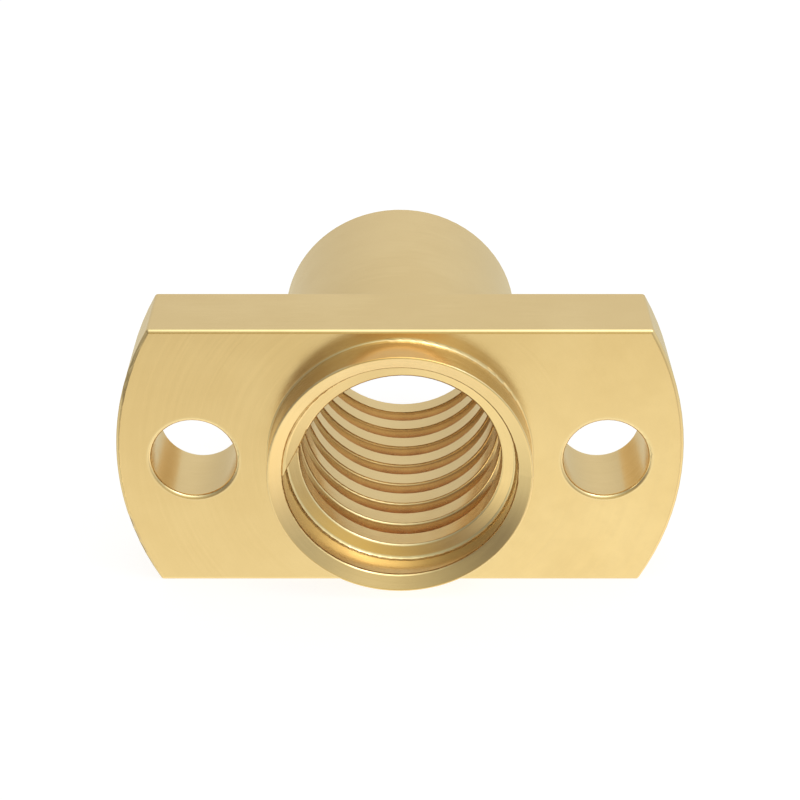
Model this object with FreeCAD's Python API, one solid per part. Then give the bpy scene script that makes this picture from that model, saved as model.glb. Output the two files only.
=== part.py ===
import FreeCAD, Part

import math
import os

# Flanged lead screw nut, turned and milled from one piece of brass.
# Frame: millimetres, +Z up. The screw axis is the Y axis. The origin is on that
# axis in the flange's barrel-side face, so the flange and the short collar lie
# towards -Y and the long barrel towards +Y. The two flats face up and down.

# flange
FLANGE_D = 22.0
FLANGE_T = 3.5
FLATS = 11.0          # distance across the two flats
# collar in front of the flange and barrel behind it
COLLAR_D = 10.2
COLLAR_H = 1.5
BARREL_D = 10.2
BARREL_L = 10.0
# fixing holes
HOLE_D = 3.3
HOLE_PCD = 16.0
# inward cone on the collar's mouth
MOUTH_CONE = 30.0     # degrees off the plane of the face
# every outer edge is broken
EDGE_R = 0.15         # flange edges, hole rims and the barrel's end
CORNER_R = 0.065      # the sharp corner between the collar's side and its mouth
BASE_R = 0.10         # hollow corners where collar and barrel meet the flange
MOUTH_R = 0.12
# thread: one start, right hand
CREST_D = 7.86        # minor diameter, over the crests of the ridge
ROOT_D = 9.0          # major diameter, in the root of the groove
PITCH = 1.64
CREST_W = 0.88        # ridge width at the crest, to its sharp corners
FLANK = 15.0          # degrees off the radial direction
CREST_R = 0.10        # rounding of the ridge's crest corners
ROOT_R = 0.16         # rounding of the hollow corners in the root
TURNS = 8.0
START_DEG = 181.3     # where the ridge comes out of the wall, 180 = -X side
START_Y = -4.615      # the ridge's front corner at that angle
RUNOUT = 3.913        # distance of the run-in and run-out flats from the axis
RUN_BREAK = 0.035     # depth of the edge break along those flats

Y = FreeCAD.Vector(0, 1, 0)
ORIGIN = FreeCAD.Vector(0, 0, 0)


def vec(x, y, z):
    return FreeCAD.Vector(x, y, z)


def cylinder(d, y0, y1):
    return Part.makeCylinder(d / 2, y1 - y0, vec(0, y0, 0), Y)


# ---- blank: collar, flange and barrel as one turned profile ----------------
front = -FLANGE_T - COLLAR_H
r_root = ROOT_D / 2
r_collar = COLLAR_D / 2
cone = math.radians(MOUTH_CONE)
# the collar's sharp corner, which the edge break takes back to COLLAR_H
corner_y = front - CORNER_R * ((1 + math.sin(cone)) / math.cos(cone) - 1)
mouth_y = corner_y + (r_collar - r_root) * math.tan(cone)
outline = [
    (r_root, mouth_y),
    (r_collar, corner_y),
    (r_collar, -FLANGE_T),
    (FLANGE_D / 2, -FLANGE_T),
    (FLANGE_D / 2, 0.0),
    (BARREL_D / 2, 0.0),
    (BARREL_D / 2, BARREL_L),
    (r_root, BARREL_L),
]
points = [vec(r, y, 0) for r, y in outline]
face = Part.Face(Part.makePolygon(points + points[:1]))
blank = face.revolve(ORIGIN, Y, 360)

# ---- two flats across the flange ------------------------------------------
for side in (1, -1):
    z0 = FLATS / 2 if side > 0 else -FLATS / 2 - 10
    blank = blank.cut(Part.makeBox(30, FLANGE_T + 2, 10, vec(-15, -FLANGE_T - 1, z0)))

# ---- two fixing holes ------------------------------------------------------
for side in (1, -1):
    hole = Part.makeCylinder(HOLE_D / 2, FLANGE_T + 2,
                             vec(side * HOLE_PCD / 2, -FLANGE_T - 1, 0), Y)
    blank = blank.cut(hole)
blank = blank.removeSplitter()

# ---- edge breaks -----------------------------------------------------------
def edge_kind(e):
    """Which rounding an edge of the blank gets."""
    b = e.BoundBox
    mid = e.valueAt((e.FirstParameter + e.LastParameter) / 2)
    if b.YLength > 1e-6:
        # edges along the axis: only the four corners between flats and rim count
        return "outer" if abs(abs(mid.z) - FLATS / 2) < 1e-6 else None
    r = math.hypot(mid.x, mid.z)
    if abs(r - r_root) < 1e-6 and mid.y < 0:
        return "lip"
    if abs(r - r_collar) < 1e-6 and abs(mid.y - corner_y) < 1e-6:
        return "corner"
    if abs(r - r_collar) < 1e-6 and abs(mid.y + FLANGE_T) < 1e-6:
        return "hollow"
    if abs(r - BARREL_D / 2) < 1e-6 and abs(mid.y) < 1e-6:
        return "hollow"
    return "outer"


for kind, radius in (("outer", EDGE_R), ("hollow", BASE_R), ("corner", CORNER_R), ("lip", MOUTH_R)):
    blank = blank.makeFillet(radius, [e for e in blank.Edges if edge_kind(e) == kind])

# ---- thread ridge ----------------------------------------------------------
# Section of the ridge in the plane that holds the axis: radius, and y from the
# ridge's middle. From below the crest it follows the rounding of the corner, runs
# up the flank, follows the rounding in the root and ends inside the wall.
r_crest = CREST_D / 2
flank = math.radians(FLANK)
half = CREST_W / 2
wide = half + (r_root - r_crest) * math.tan(flank)
low, bury = 0.10, 0.02
k_crest = CREST_R * math.tan(math.radians((90 - FLANK) / 2))
k_root = ROOT_R * math.tan(math.radians((90 - FLANK) / 2))


def crest_corner(deg):
    a = math.radians(deg)
    return (r_crest + CREST_R - CREST_R * math.cos(a),
            half - k_crest + CREST_R * math.sin(a))


def root_corner(deg):
    a = math.radians(deg)
    return (r_root - ROOT_R + ROOT_R * math.cos(a),
            wide + k_root - ROOT_R * math.sin(a))


def run_on(pt, deg, r_to):
    """The point at radius r_to on the line through pt, deg off the axis."""
    return r_to, pt[1] + (r_to - pt[0]) / math.tan(math.radians(deg))


# each rounding stops a little short of tangent, so that it meets the crest
# and the root at a clean angle
short = 22.0
shallow = 14.0
last = 90 - FLANK
p1 = crest_corner(short)
p2 = crest_corner((short + last) / 2)
p3 = crest_corner(last)
p0 = run_on(p1, short, r_crest - low)
p4 = root_corner(last)
p5 = root_corner((shallow + last) / 2)
p6 = root_corner(shallow)
p7 = run_on(p6, shallow, r_root + bury)


def place(rad, dy, ang, mid_y):
    return vec(rad * math.cos(ang), mid_y + dy, rad * math.sin(ang))


# the sweep turns clockwise seen from the front as it goes deeper
lead_in = 18.0  # degrees of extra sweep, cut off again by the run-in flat
a0 = math.radians(START_DEG + lead_in)
mid0 = START_Y + half - PITCH * lead_in / 360


def at(pt, s):
    return place(pt[0], s * pt[1], a0, mid0)


edges = [
    Part.LineSegment(at(p7, -1), at(p6, -1)).toShape(),
    Part.Arc(at(p6, -1), at(p5, -1), at(p4, -1)).toShape(),
    Part.LineSegment(at(p4, -1), at(p3, -1)).toShape(),
    Part.Arc(at(p3, -1), at(p2, -1), at(p1, -1)).toShape(),
    Part.LineSegment(at(p1, -1), at(p0, -1)).toShape(),
    Part.LineSegment(at(p0, -1), at(p0, 1)).toShape(),
    Part.LineSegment(at(p0, 1), at(p1, 1)).toShape(),
    Part.Arc(at(p1, 1), at(p2, 1), at(p3, 1)).toShape(),
    Part.LineSegment(at(p3, 1), at(p4, 1)).toShape(),
    Part.Arc(at(p4, 1), at(p5, 1), at(p6, 1)).toShape(),
    Part.LineSegment(at(p6, 1), at(p7, 1)).toShape(),
    Part.LineSegment(at(p7, 1), at(p7, -1)).toShape(),
]
section = Part.Wire(edges)

turns = TURNS + 2 * lead_in / 360
helix = Part.makeHelix(PITCH, PITCH * turns, r_crest)
# the helix is made about Z from +X, turning anticlockwise seen from above:
# lay it along +Y, which makes it clockwise seen from -Y, and turn it to the start
helix.rotate(ORIGIN, vec(1, 0, 0), -90)
helix.rotate(ORIGIN, Y, -math.degrees(a0))
helix.translate(vec(0, mid0, 0))
ridge = helix.makePipeShell([section], True, True)

tube = cylinder(ROOT_D + 2, mouth_y, BARREL_L)
tube = tube.cut(cylinder(CREST_D, front - 1, BARREL_L + 1))
# beside the rounding of the mouth the ridge stays just inside the wall
shoulder = cylinder(ROOT_D + 3, front - 1, mouth_y + 0.05)
shoulder = shoulder.cut(cylinder(ROOT_D - 0.06, front - 2, 0))
tube = tube.cut(shoulder)
ridge = ridge.common(tube)

# flats where the ridge rises out of the wall and sinks back into it: each is
# a plane along the axis, nearly tangent to the crest circle
rise = math.degrees(math.acos(RUNOUT / r_root))


def flat_cutter(deg, way, y0, y1):
    # a block with its top in that plane, reaching only over the ridge's end
    reach, deep = 3.45, 1.45
    x0 = 0.0 if way > 0 else -reach
    box = Part.makeBox(reach, y1 - y0, deep, vec(x0, y0, RUNOUT - deep))
    box.rotate(ORIGIN, Y, 90 - deg)
    return box


foot_in = START_DEG - rise
end_deg = START_DEG - 360 * TURNS
foot_out = end_deg + rise
y_in = START_Y + PITCH * rise / 360 + CREST_W
ridge = ridge.cut(flat_cutter(foot_in, -1, front - 3, y_in + 0.25))
y_out = START_Y + PITCH * (TURNS - rise / 360)
ridge = ridge.cut(flat_cutter(foot_out, 1, y_out - 0.25, BARREL_L + 3))


def run_edge(deg, side):
    """Point where a run flat meets the flank at this angle; side -1 is the front."""
    foot = foot_in if side < 0 else foot_out
    a = math.radians(deg)
    rad = RUNOUT / math.cos(math.radians(deg - foot))
    mid = START_Y + half + PITCH * (START_DEG - deg) / 360
    return place(rad, side * (half + (rad - r_crest) * math.tan(flank)), a, mid)


def break_edge(shape, side):
    """A narrow flat along the edge between a run flat and the flank."""
    foot = foot_in if side < 0 else foot_out
    to_crest = math.degrees(math.acos(RUNOUT / r_crest))
    a = run_edge(foot - side * rise, side)
    b = run_edge(foot - side * to_crest, side)
    along = (b - a).normalize()
    f = math.radians(foot)
    up = (vec(-math.cos(f), 0, -math.sin(f)) + vec(0, side, 0)).normalize()
    up = (up - along * up.dot(along)).normalize()
    over = up.cross(along)
    start = a - along * 0.05 - up * RUN_BREAK
    box = Part.makeBox(a.distanceToPoint(b) + 0.35, 0.5, 0.25, vec(0, -0.25, 0))
    m = FreeCAD.Matrix(along.x, over.x, up.x, start.x,
                       along.y, over.y, up.y, start.y,
                       along.z, over.z, up.z, start.z, 0, 0, 0, 1)
    box.Placement = FreeCAD.Placement(m)
    return shape.cut(box)


ridge = break_edge(ridge, -1)
ridge = break_edge(ridge, 1)

nut = blank.fuse(ridge)
if len(nut.Solids) != 1:
    raise RuntimeError("the nut is not one solid: %d" % len(nut.Solids))
nut = nut.Solids[0]

os.makedirs("parts", exist_ok=True)
nut.exportStep("parts/nut.step")

kinds = {}
for f in nut.Faces:
    n = type(f.Surface).__name__
    kinds[n] = kinds.get(n, 0) + 1
b = nut.BoundBox
print("valid", nut.isValid(), "volume", round(nut.Volume, 3), "faces", kinds)
print("box", [round(v, 3) for v in (b.XMin, b.YMin, b.ZMin, b.XMax, b.YMax, b.ZMax)])
print("centre of mass", [round(v, 3) for v in nut.CenterOfMass])
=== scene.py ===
import math

import bpy
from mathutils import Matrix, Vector


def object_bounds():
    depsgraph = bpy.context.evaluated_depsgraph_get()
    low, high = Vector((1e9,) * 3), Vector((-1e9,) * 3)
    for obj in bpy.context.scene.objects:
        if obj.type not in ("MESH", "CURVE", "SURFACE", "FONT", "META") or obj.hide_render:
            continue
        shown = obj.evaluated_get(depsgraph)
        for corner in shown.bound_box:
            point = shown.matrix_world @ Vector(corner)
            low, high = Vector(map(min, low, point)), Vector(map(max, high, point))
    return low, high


# ---------------------------------------------------------------- frame
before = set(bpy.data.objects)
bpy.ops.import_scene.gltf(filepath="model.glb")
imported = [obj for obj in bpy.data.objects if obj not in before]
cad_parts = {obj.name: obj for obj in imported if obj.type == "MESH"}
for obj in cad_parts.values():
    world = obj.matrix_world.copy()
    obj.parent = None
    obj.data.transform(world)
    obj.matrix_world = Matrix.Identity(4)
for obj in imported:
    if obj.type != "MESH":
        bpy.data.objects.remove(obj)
CAD_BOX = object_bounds()
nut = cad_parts["nut"]
FLOOR_Z = CAD_BOX[0].z

# ---------------------------------------------------------------- node helpers


def new_tree(tree):
    for n in list(tree.nodes):
        tree.nodes.remove(n)
    return tree


def put(tree, value, socket):
    if isinstance(value, bpy.types.NodeSocket):
        tree.links.new(value, socket)
    else:
        socket.default_value = value


def math_node(tree, op, a, b=None, c=None, clamp=False):
    n = tree.nodes.new("ShaderNodeMath")
    n.operation = op
    n.use_clamp = clamp
    put(tree, a, n.inputs[0])
    if b is not None:
        put(tree, b, n.inputs[1])
    if c is not None:
        put(tree, c, n.inputs[2])
    return n.outputs[0]


def vec_node(tree, op, a, b=None, scale=None):
    n = tree.nodes.new("ShaderNodeVectorMath")
    n.operation = op
    put(tree, a, n.inputs[0])
    if b is not None:
        put(tree, b, n.inputs[1])
    if scale is not None:
        put(tree, scale, n.inputs["Scale"])
    return n.outputs["Value"] if op in ("DOT_PRODUCT", "LENGTH", "DISTANCE") else n.outputs["Vector"]


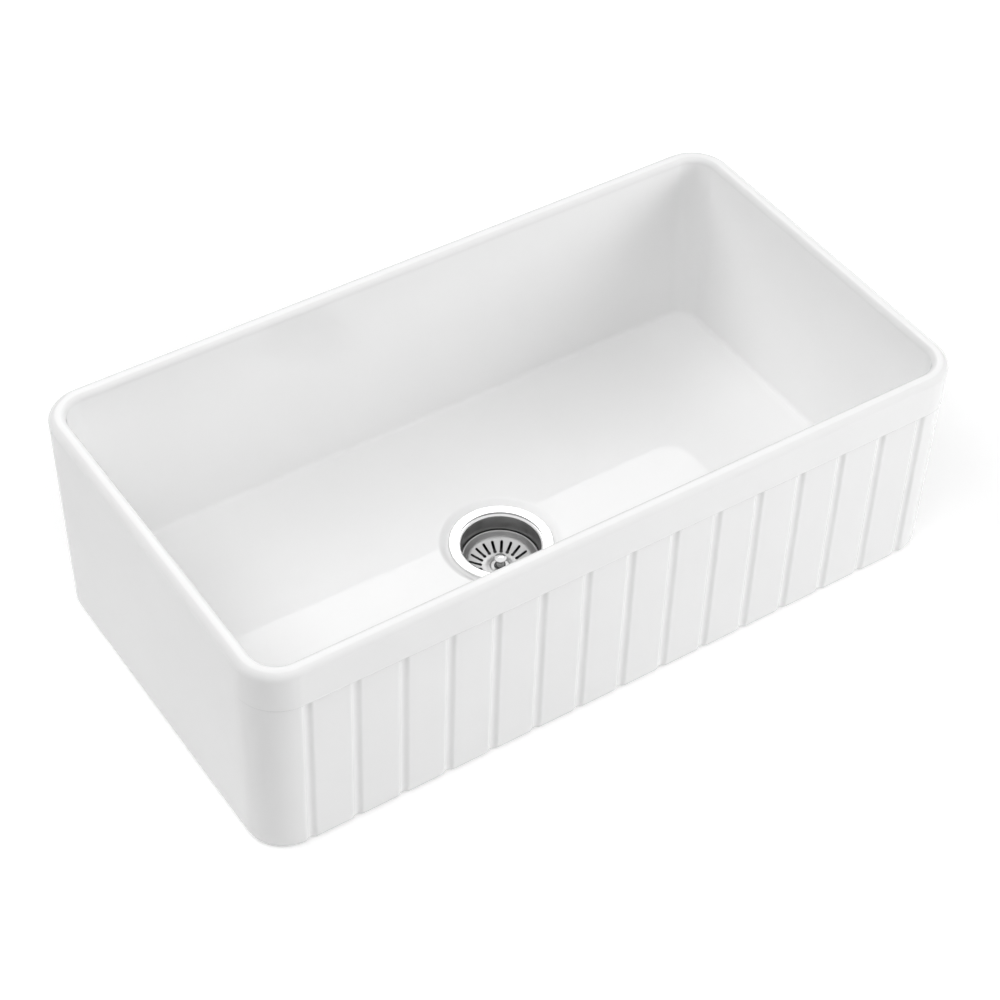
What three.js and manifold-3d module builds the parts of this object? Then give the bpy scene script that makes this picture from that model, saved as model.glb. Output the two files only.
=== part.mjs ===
// A farmhouse kitchen sink: a white glazed fireclay basin with a fluted apron front, and the basket
// strainer clamped into its drain hole, with the basket's pull-up stopper and the outlet below.
// Millimetres, +Z up. The origin is the middle of the basin's underside, +X runs to the right along the
// apron and the apron faces -Y.
import * as THREE from 'three';
import { mergeVertices } from 'three/addons/utils/BufferGeometryUtils.js';
import Module from 'manifold-3d';

const wasm = await Module();
wasm.setup();

// ---- Driving sizes of the basin ----
const basinWidth = 838;
const basinDepth = 457;
const basinHeight = 254;
const wallThickness = 18; // at the rim
const cornerRadius = 46; // outside, seen from above
const rimOuterRound = 8;
const rimInnerRound = 6;
const footRound = 9;
const sideDraft = 3; // how far a face leans in between rim and foot
const frontDraft = 1;
const backDraft = 8;
const innerDraft = 2.5;
const floorFillet = 10;
const floorEdgeHeight = 31; // floor surface along the walls, above the underside
const dishLipHeight = 28.2; // floor surface round the shallow dish that holds the drain
const dishLipRadius = 70;
const seatRadius = 61;
const seatHeight = 23.7; // flat ring of the dish that carries the strainer's flange
const groundRadius = 62; // ring ground flat on the underside, for the strainer's gasket
const groundDepth = 1;

// ---- Driving sizes of the fluted apron ----
const bandHeight = 48; // plain band under the rim
const bandEdgeRise = 2.2; // height over which the band's lower edge rolls in to the flutes
const panelRecess = 3.2; // the fluted field lies this far behind the band
const grooveCount = 15;
const grooveEndInset = 5.5; // from the end of the flat front to the middle of the outermost groove
const grooveDepth = 2.5;
const grooveWidth = 16;

// ---- Driving sizes of the strainer ----
const fitGap = 0.3; // left between pieces that seat on or pass through each other
const drainHoleRadius = 46;
const holeEdgeRound = 5;
const flangeRadius = 57;
const flangeEdgeRound = 1.2;
const sealThickness = 1.4;
const sealWidth = 4;
const sheet = 1.3; // thickness of the pressed steel
const cupRadius = 43.4; // inside
const mouthFlare = 3.4; // how much wider the mouth is than the cup, at the flange
const mouthDepth = 4.2; // height of the flared mouth
const mouthStep = 0.7; // the flange drops by this before the mouth rolls over into the cup
const ledgeDepth = 25.9; // from the flange's top down to the ledge that carries the basket
const ledgeReach = 2.4; // how far the ledge stands into the cup
const ledgeHeight = 4.6;
const ledgeNose = 0.6; // rounding of the ledge's inner edge
const cupDepth = 56.2; // from the flange's top to the bottom of the cup
const cupCornerRadius = 8;
const stopperSeatRadius = 27.5;
const stopperSeatDrop = 4;
const outletRadius = 21.4; // inside
const outletLength = 19;
const crossbarWidth = 3;
const crossbarHeight = 4;
const crossbarClearance = 1.2; // under the stopper's post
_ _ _
**Challenge:** Return the entries above unchanged, starting at the first line and stopping after the line with "# towards -Y".

**Written answer:**
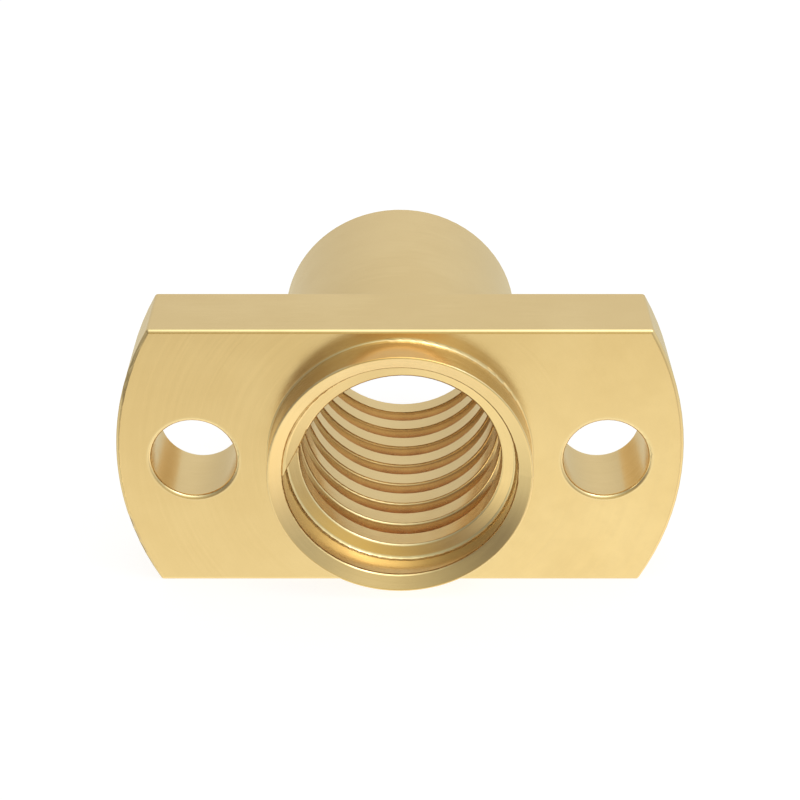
Model this object with FreeCAD's Python API, one solid per part. Then give the bpy scene script that makes this picture from that model, saved as model.glb. Output the two files only.
=== part.py ===
import FreeCAD, Part

import math
import os

# Flanged lead screw nut, turned and milled from one piece of brass.
# Frame: millimetres, +Z up. The screw axis is the Y axis. The origin is on that
# axis in the flange's barrel-side face, so the flange and the short collar lie
# towards -Y and the long barrel towards +Y. The two flats face up and down.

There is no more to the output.